- Task description -
Could you print every line from the first one of the records below through the line containing "fused_depth = 0.04", with both included and nothing else?

++++++++++

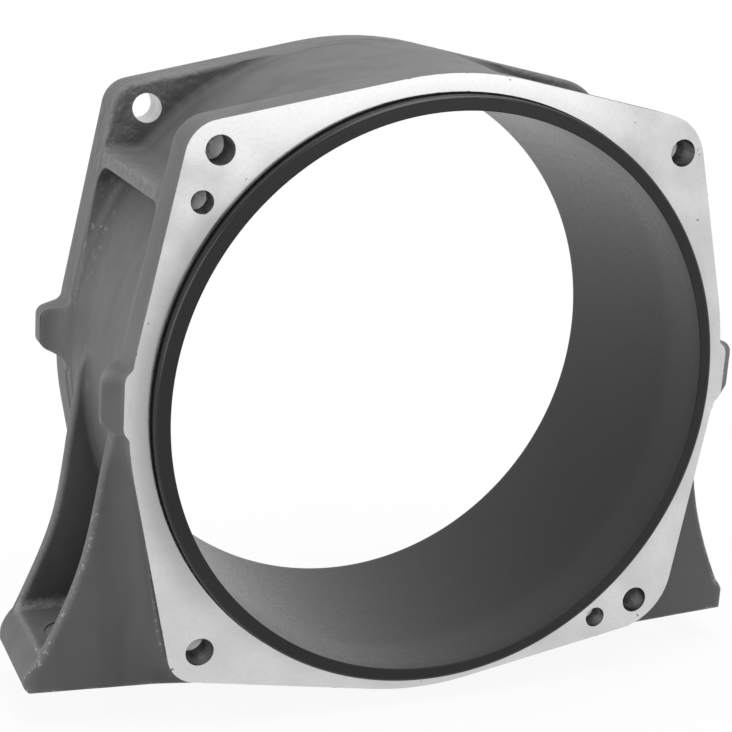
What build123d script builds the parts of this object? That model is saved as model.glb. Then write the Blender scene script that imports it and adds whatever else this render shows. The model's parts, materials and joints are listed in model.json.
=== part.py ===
from build123d import *
import os
from math import atan2, cos, hypot, pi, radians, sin, sqrt, tan

# Housing of a personal watercraft jet pump, with its pressed-in wear ring.
# The housing is one aluminium casting: a barrel between a machined front
# flange and a larger rear flange, carried on two hollow feet.
# X runs to the right, Y into the bore, Z up. The origin is where the bore
# axis meets the machined front face. All lengths are in millimetres.

# Wear ring: a plastic liner that stands proud of the front face. Its bore
# sets the size of the whole housing
ring_inner_radius = 77.8
ring_wall = 4.0
ring_bore_relief = 0.6
ring_lip_depth = 3.2
ring_lip_run = 2.0
ring_fit_gap = 0.05
ring_proud = 4.1
ring_rear_gap = 0.5
ring_outer_edge = 1.3
ring_inner_edge = 0.35

# How deep a blend reaches under the surface that it grows out of
fused_depth = 0.04

# Bore, and the barrel round it, which widens to the rear by a casting draft
bore_radius = ring_inner_radius + ring_wall
bore_chamfer = 0.5
housing_length = 73.0
barrel_front_wall = 4.9
barrel_rear_wall = 6.8
draft_start = 28.0
draft_blend_radius = 200.0

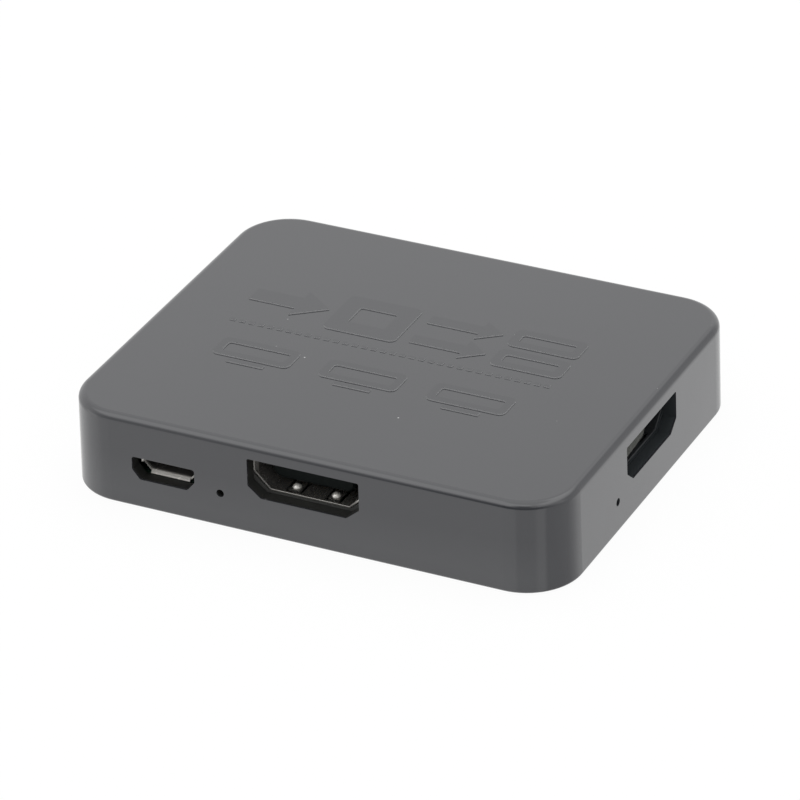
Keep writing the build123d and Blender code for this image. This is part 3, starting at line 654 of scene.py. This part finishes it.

++++++++++

- Exercise output -
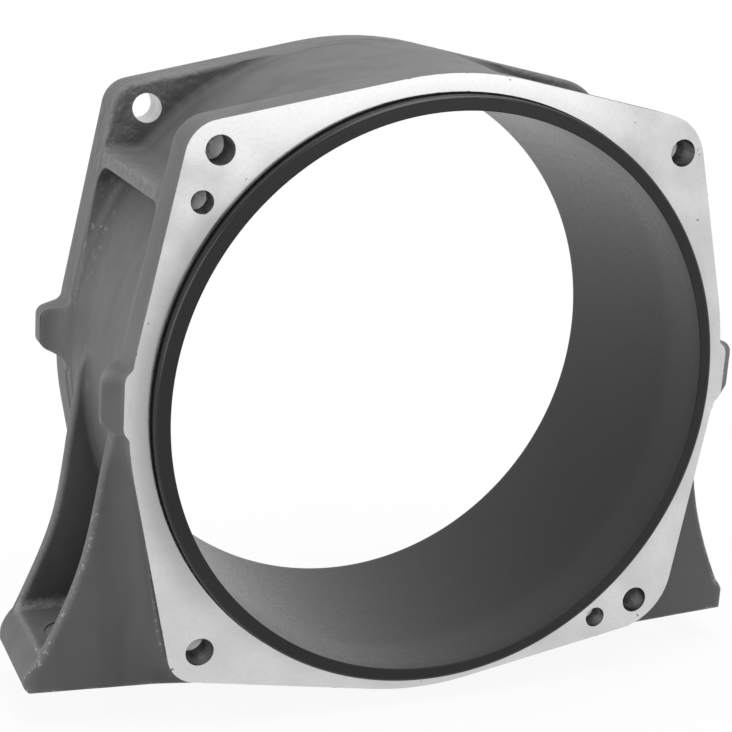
What build123d script builds the parts of this object? That model is saved as model.glb. Then write the Blender scene script that imports it and adds whatever else this render shows. The model's parts, materials and joints are listed in model.json.
=== part.py ===
from build123d import *
import os
from math import atan2, cos, hypot, pi, radians, sin, sqrt, tan

# Housing of a personal watercraft jet pump, with its pressed-in wear ring.
# The housing is one aluminium casting: a barrel between a machined front
# flange and a larger rear flange, carried on two hollow feet.
# X runs to the right, Y into the bore, Z up. The origin is where the bore
# axis meets the machined front face. All lengths are in millimetres.

# Wear ring: a plastic liner that stands proud of the front face. Its bore
# sets the size of the whole housing
ring_inner_radius = 77.8
ring_wall = 4.0
ring_bore_relief = 0.6
ring_lip_depth = 3.2
ring_lip_run = 2.0
ring_fit_gap = 0.05
ring_proud = 4.1
ring_rear_gap = 0.5
ring_outer_edge = 1.3
ring_inner_edge = 0.35

# How deep a blend reaches under the surface that it grows out of
fused_depth = 0.04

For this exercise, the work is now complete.